%%

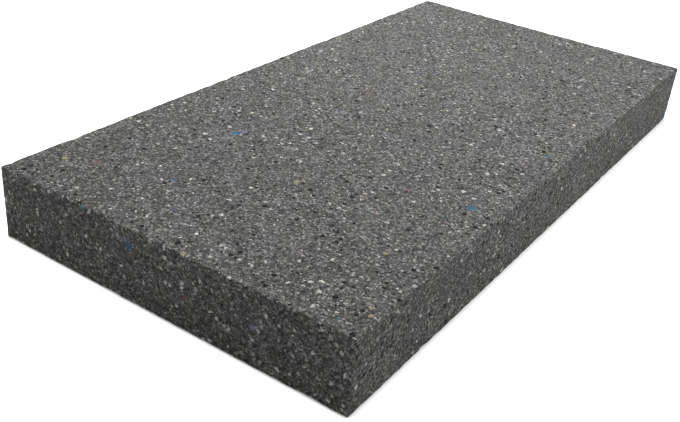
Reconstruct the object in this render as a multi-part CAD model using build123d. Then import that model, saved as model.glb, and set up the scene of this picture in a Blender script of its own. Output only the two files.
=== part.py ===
"""Rebonded foam insulation board.

One rectangular board, sawn from a block of foam flakes that were pressed and glued together.
It is a single solid: no skin, no core and no fixings. The band knife leaves six flat faces
that meet square, with edges that are only just broken.

Frame: origin at the centre of the underside, +X along the length, +Y across the width and
+Z up through the thickness. Millimetres.
"""
from build123d import *
import os

# Driving dimensions of the sawn board
board_length = 1000.0     # along X
board_width = 500.0       # along Y
board_thickness = 95.0    # along Z, the direction in which the block was pressed

# The foam gives a little under the knife, so each sawn edge is a small round
edge_radius = 1.0


def foam_board():
    """The board, standing on its underside and centred on Z."""
    upright = (Align.CENTER, Align.CENTER, Align.MIN)
    sawn_block = Box(board_length, board_width, board_thickness, align=upright)
    return fillet(sawn_block.edges(), radius=edge_radius)


os.makedirs("parts", exist_ok=True)
export_step(foam_board(), "parts/foam_board.step")
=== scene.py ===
"""A board of rebonded foam: waste foam, shredded, coated with binder, pressed into a block and sawn.

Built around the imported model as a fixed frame, in metres. One piece rides on the root body.
"""
import itertools
import math

import bpy
import numpy as np
from mathutils import Matrix, Vector


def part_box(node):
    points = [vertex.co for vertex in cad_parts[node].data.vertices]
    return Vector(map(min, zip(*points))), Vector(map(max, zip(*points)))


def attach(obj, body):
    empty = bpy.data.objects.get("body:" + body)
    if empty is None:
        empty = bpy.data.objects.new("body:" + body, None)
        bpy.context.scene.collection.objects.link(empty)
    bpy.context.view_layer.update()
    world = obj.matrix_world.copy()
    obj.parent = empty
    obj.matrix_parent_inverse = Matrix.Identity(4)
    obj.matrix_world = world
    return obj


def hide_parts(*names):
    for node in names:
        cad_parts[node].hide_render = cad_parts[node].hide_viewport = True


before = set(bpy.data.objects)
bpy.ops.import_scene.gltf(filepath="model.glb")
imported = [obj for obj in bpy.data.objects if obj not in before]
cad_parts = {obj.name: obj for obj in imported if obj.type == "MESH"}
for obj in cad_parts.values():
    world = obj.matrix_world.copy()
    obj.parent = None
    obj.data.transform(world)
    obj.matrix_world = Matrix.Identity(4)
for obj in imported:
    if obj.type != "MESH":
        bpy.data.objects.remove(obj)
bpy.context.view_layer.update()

# ---------------------------------------------------------------------------------------------
# The sawn board: one pressed block of foam flakes, glued to each other all through.
# A band knife leaves flat, matt faces with open cells, small torn pits where a flake came away,
# and arrises that are square but a little frayed. Nothing is fixed to it.
# ---------------------------------------------------------------------------------------------

board_low, board_high = (np.array(corner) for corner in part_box("foam_board"))

arris_radius = 0.0010        # the foam gives a little under the knife
line_spacing = 0.00381       # between the lines of the sawn faces' grid
sawn_under = 0.00066         # how far the middle of the relief lies below the sawn size
relief_seed = 41

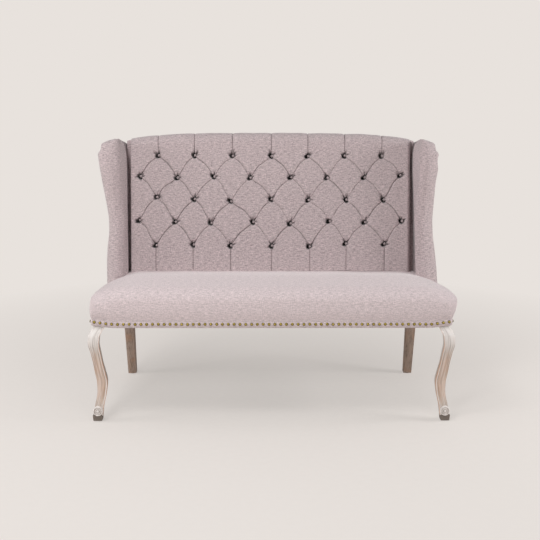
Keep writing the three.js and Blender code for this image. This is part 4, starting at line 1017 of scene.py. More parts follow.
class SETTEE_OT_back(bpy.types.Operator):
    """Makes the deep buttoned back, with its diamonds, pleats, pits and rolled top"""
    bl_idname = "settee.back"
    bl_label = "Buttoned back"

    cells = 30
    even_half = 7.2
    edge_cells = 36
    edge_gather = 0.85
    gather = 0.78
    gather_fade = (7.0, 7.7)
    bow = 10 * MM
    bow_fade = (6.6, 7.2)
    foot = -3 * MM
    face_steps = 12
    roll_steps = 14
    lip_steps = 7
    roll_loss = 0.86
    crown_drop = 3 * MM
    weave_step = (0, 0.05)

    def flat_grid(self):
        """Flat places, in half pitches and rows, whose rows and columns gather towards the pleats."""
        even = self.even_half
        inner = int(round(even * self.cells))
        u = np.arange(-inner, inner + 1) / self.cells
        edge = PAD_HALF_WIDTH / (BUTTON_PITCH / 2)
        outwards = np.arange(1, self.edge_cells + 1) / self.edge_cells
        beyond = even + (edge - even) * outwards ** self.edge_gather
        u = np.concatenate([-beyond[::-1], u, beyond])
        rows_up = len(BUTTON_ROWS) - 1
        low = np.arange(-round((FIRST_BUTTON_ROW - self.foot) / BUTTON_ROW_PITCH * self.cells), 0)
        w = np.concatenate([low, np.arange(rows_up * self.cells + 1)]) / self.cells
        u, w = np.meshgrid(u, w)
        gather = self.gather * (1 - smoothstep(*self.gather_fade, np.abs(u)))
        rising, falling = (u + w) / 2, (u - w) / 2
        rising = rising - gather * np.sin(2 * math.pi * rising) / (2 * math.pi)
        falling = falling - gather * np.sin(2 * math.pi * falling) / (2 * math.pi)
        outside = w < 0
        u2 = np.where(outside, u - gather * np.sin(math.pi * u) / math.pi, rising + falling)
        w2 = np.where(outside, w, rising - falling)
        return u2, w2

    def execute(self, context):
        settings = context.scene.settee_back
        u, w = self.flat_grid()
        x = np.clip(u * BUTTON_PITCH / 2, -PAD_HALF_WIDTH, PAD_HALF_WIDTH)
        s = FIRST_BUTTON_ROW + w * BUTTON_ROW_PITCH
        s = s - side_fall(x, BACK_FOOT_Y) * (1 - smoothstep(self.foot, FIRST_BUTTON_ROW, s))
        rows = [self.lean(row_x, row_s, settings) for row_x, row_s in zip(x, s)]
        flat = [stacked(row_x, row_s) for row_x, row_s in zip(x, s)]
        columns, foot, top_row = x[-1], s[0], s[-1]
        radius = BACK_ROLL_RADIUS * (1 - self.roll_loss * side_drop(columns) / SIDE_DROP)
        face_top = arch(columns) - radius
        for step in range(1, self.face_steps + 1):
            row_s = top_row + (face_top - top_row) * step / self.face_steps
            rows.append(self.lean(columns, row_s, settings))
            flat.append(stacked(columns, row_s))
        for step in range(1, self.roll_steps + self.lip_steps + 1):
            angle = math.pi / 2 * min(step / self.roll_steps, 1.0)
            past = max(0, step - self.roll_steps) / self.lip_steps
            row_s = face_top + radius * angle + past * (BACK_REAR_DEPTH - BACK_ROLL_RADIUS)
            rows.append(self.over(columns, row_s, radius, angle, past, settings))
            flat.append(stacked(columns, row_s))
        lip = arch(columns) - self.crown_drop - BACK_LIP_THICKNESS
        depths = (BACK_REAR_DEPTH, PAD_REAR_DEPTH, PAD_REAR_DEPTH, PAD_REAR_DEPTH)
        for depth, height in zip(depths, (lip, lip, (lip + foot) / 2, foot)):
            rows.append(stacked(columns, depth, height, 0.0))
            flat.append(flat[-1] + self.weave_step)
        rows.append(rows[0])
        flat.append(flat[-1] + self.weave_step)
        rows = np.array(rows)
        mesh = skin("tufted_back", placed(rows[:, :, :3], BACK_FRAME), np.array(flat))
        # The fourth value of each row is the shade painted into the creases, which the cloth's material reads
        vertex_values(mesh, crease=rows[:, :, 3])
        piece = linked("tufted_back", welded(mesh))
        declared(piece, ["tufted_back_cushion"], back_cloth(context))
        return {"FINISHED"}

    def warp(self, x, s):
        """Lets each pleat bow upwards between its buttons."""
        u, w = x / (BUTTON_PITCH / 2), (s - FIRST_BUTTON_ROW) / BUTTON_ROW_PITCH
        top = len(BUTTON_ROWS) - 1
        upright = smoothstep(-0.5, 0.0, w) * (1 - smoothstep(top, top + 0.5, w))
        inside = upright * (1 - smoothstep(*self.bow_fade, np.abs(u)))
        still = (np.cos(math.pi * (u + w) / 2) * np.cos(math.pi * (u - w) / 2)) ** 2
        return self.bow * (1 - still) * inside

    def lean(self, x, s, settings):
        """A row on the leaning face, with the shade painted into its creases at each place."""
        sunk, crease = tufting(x, s, settings)
        across, up = drift(x, s)
        return stacked(x + across, side_drop(x) + sunk, s + self.warp(x, s) + up, crease)

    def over(self, x, s, radius, angle, past, settings):
        """A row on the rounded top, where the upright pleats fade out towards the rear."""
        sunk, crease = (value * (1 - past) for value in tufting(x, s, settings))
        round_depth = side_drop(x) + radius * (1 - math.cos(angle))
        depth = round_depth + (BACK_REAR_DEPTH - round_depth) * past + sunk * math.cos(angle)
        height = arch(x) - radius * (1 - math.sin(angle)) - sunk * math.sin(angle) - self.crown_drop * past
        return stacked(x + drift(x, s)[0] * (1 - past), depth, height, crease)


def back_cloth(context):
    """The cloth that the back, its buttons, the wings and the outside back share."""
    found = bpy.data.materials.get("back_linen")
    return found or linen("back_linen", tuple(context.scene.settee_back.cloth), 1.0)


# What repeats: covered buttons and nails

STUD_INPUTS = (
    ("Geometry", "Geometry"), ("Diameter", "Float"), ("Height", "Float"), ("Tilt", "Float"),
    ("Seed", "Int"), ("Material", "Material"),
)
BALL_RADIUS = 0.5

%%

■ **Requirements**
Repeat exactly the lines from the one containing "in imported if" through the one containing "board_low, board_high = (np.array(corner)", both included, and nothing else.

■ **Right answer**
cad_parts = {obj.name: obj for obj in imported if obj.type == "MESH"}
for obj in cad_parts.values():
    world = obj.matrix_world.copy()
    obj.parent = None
    obj.data.transform(world)
    obj.matrix_world = Matrix.Identity(4)
for obj in imported:
    if obj.type != "MESH":
        bpy.data.objects.remove(obj)
bpy.context.view_layer.update()

# ---------------------------------------------------------------------------------------------
# The sawn board: one pressed block of foam flakes, glued to each other all through.
# A band knife leaves flat, matt faces with open cells, small torn pits where a flake came away,
# and arrises that are square but a little frayed. Nothing is fixed to it.
# ---------------------------------------------------------------------------------------------

board_low, board_high = (np.array(corner) for corner in part_box("foam_board"))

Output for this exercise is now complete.